With pickup trucks a popular and often necessary choice for daily driving, the market is demanding pickup trucks that are more refined.
“Light-duty trucks are sold now to families who use trucks as their primary mode of transportation. They are looking for all of the comfort features,” including an upgraded suspension, park assist and a lower step-in height, Hegbloom said.
In luxury pickup trucks, higher-income households have an option that wasn’t widely available just five years ago, Kelley Blue Book senior analyst Alec Gutierrez said.

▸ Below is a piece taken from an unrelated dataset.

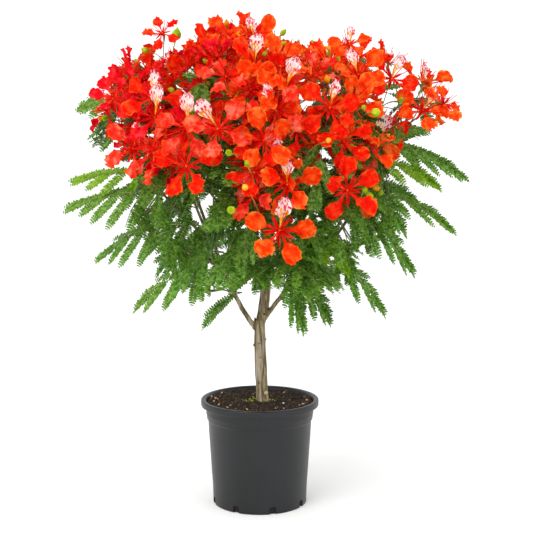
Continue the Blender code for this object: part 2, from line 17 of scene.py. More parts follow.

“Manufacturers are now offering trucks that are more outfitted than ever before,” Gutierrez added. “If you look at the entire industry, luxury is a category that’s growing faster than traditional cars. I’m not surprised to see that in the truck segment.”
Geographic trends also help explain the rapid growth for luxury trucks. Yes, trucks are most popular in Texas and some other states, but automakers are broadly seeing pickup trucks make inroads in suburban areas.
“Three out of every 10 trucks are sold in Texas. That really hasn’t changed. But we’re seeing it more and more becoming part of the suburban lifestyle,” Fitzpatrick said.
Diesel engines have played a key role in putting more of Ram’s luxury trucks on the road. Its EcoDiesel V6 engine, which offers 28 miles per gallon on the highway, gets a greater percentage of premium-oriented buyers than gas-operated Ram 1500s, according to Hegbloom.
Ram, whose 2014 Laramie trucks have starting prices of $38,775 to $48,680, is exploring even more upscale amenities, such as an airplane-style footrest. It even made a demonstration truck with a refrigerator.
Hegbloom highlighted Ram’s camera system that gives drivers a view of the truck bed and behind the vehicle. He said customers have referred to the backup camera as “the marriage saver” since their spouses no longer have to guide them when hooking up a trailer.